Although there are other public-school bands around at the moment – Radiohead, Coldplay – Blunt seems to have suffered more than most from a perception that he is too posh to be credible. His family name is Blount (and his middle name Hillier), but he changed it to Blunt to sound, well, blunter and more proletarian.

When he tells me he would nevertheless still send a son of his to Harrow – ‘I think I would. I think I would. Public schools make individuals rather than sheep’ – I ask what he makes of the mood change now that the old Etonian David Cameron has made it OK to be posh. ‘Is it? I must come back to Britain immediately. Is it really safe to come back?

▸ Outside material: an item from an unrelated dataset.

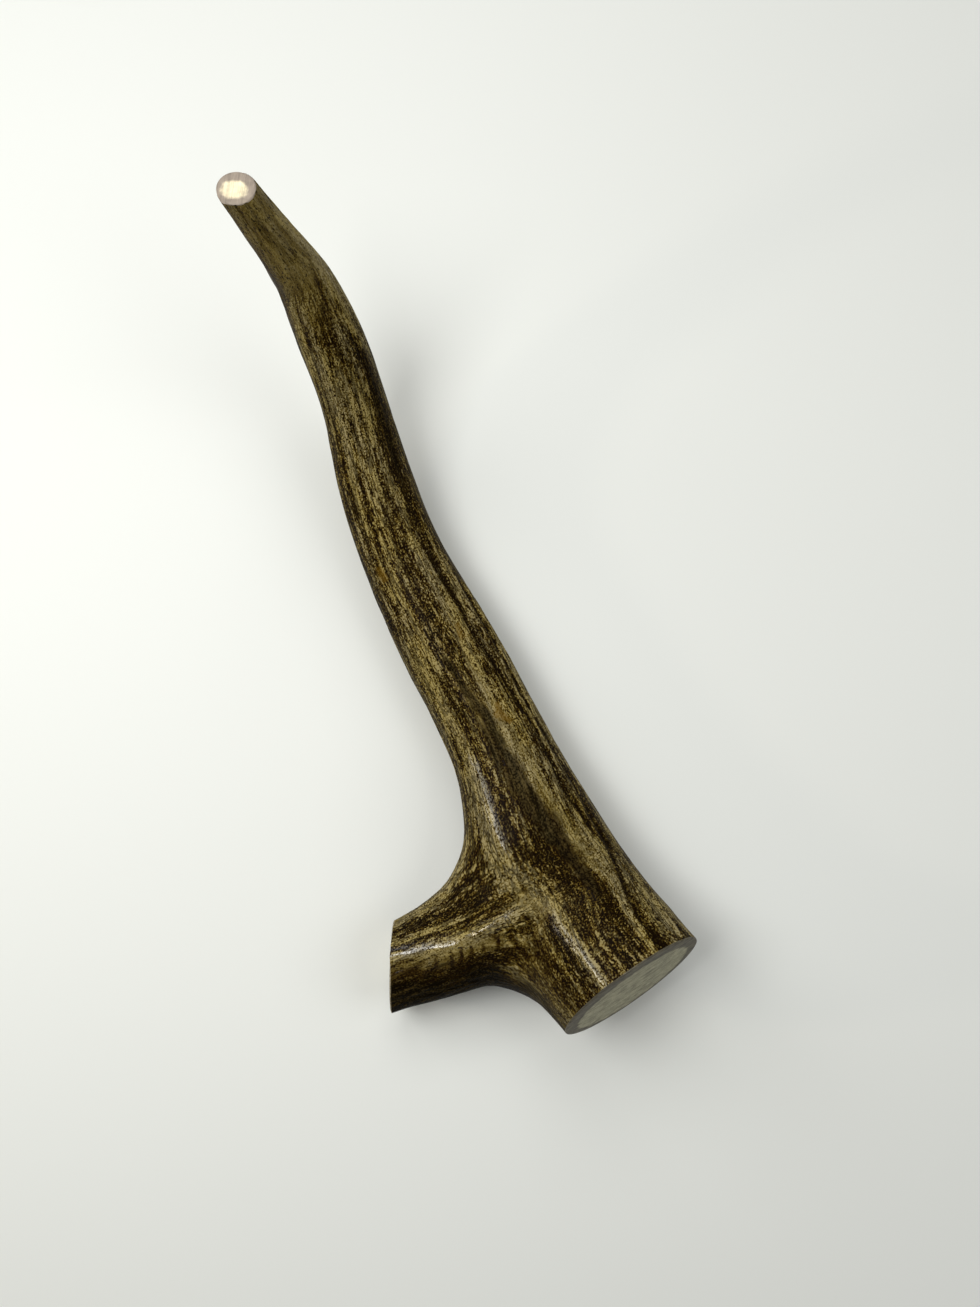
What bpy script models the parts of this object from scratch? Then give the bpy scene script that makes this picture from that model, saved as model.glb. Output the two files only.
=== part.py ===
"""A sawn piece of deer antler: the lower part of a main beam, with the stub of one side tine.

The antler grew as one piece, so its bark is worked out as one closed form, and that form is
then parted by a narrow gap where the tine leaves the beam. The piece lies as it rests on a
table: metres, +Z up, the beam's tip towards +Y, the tine towards -X. The origin is on the
table, under the middle of the piece.
"""

import bmesh
import bpy
import numpy as np

MM = 0.001

# The beam's centre line from the sawn base to the sawn tip, in millimetres.
# Each row is x, y, z, half the width and half the height of the antler there.
BEAM_STATIONS = (
    (39.0, -85.5, 30.5, 20.0, 17.0),
    (31.0, -76.0, 23.0, 20.0, 17.5),
    (24.5, -64.5, 18.0, 18.0, 16.0),
    (15.5, -48.5, 15.5, 17.0, 15.5),
    (9.5, -33.0, 13.5, 14.0, 13.0),
    (0.5, -13.5, 12.0, 13.0, 12.0),
    (-9.5, 5.0, 11.5, 12.5, 11.5),
    (-19.5, 25.0, 12.0, 11.0, 10.5),
    (-26.5, 44.5, 16.0, 10.0, 9.5),
    (-31.5, 63.5, 25.5, 8.5, 8.5),
    (-37.0, 77.5, 40.5, 8.0, 7.5),
    (-41.0, 85.0, 51.5, 6.5, 6.5),
    (-44.0, 88.0, 59.5, 5.5, 5.5),
    (-51.5, 94.5, 79.5, 4.0, 4.0),
)
FORK_STATION = 2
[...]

‘It’s not a dirty word to be posh, people come up to me and no one gives a damn if I’m posh. It’s about having a normal conversation and looking people in the eye.’

We head back to the dressing-room where he puts on his feather boa and novelty sunglasses then we wander back downstairs to have a word with Sheryl Crow, who is signing autographs. This is the moment at which the keyboard player says: ‘This way to the good-time room girls’ and the silent groupies dutifully appear.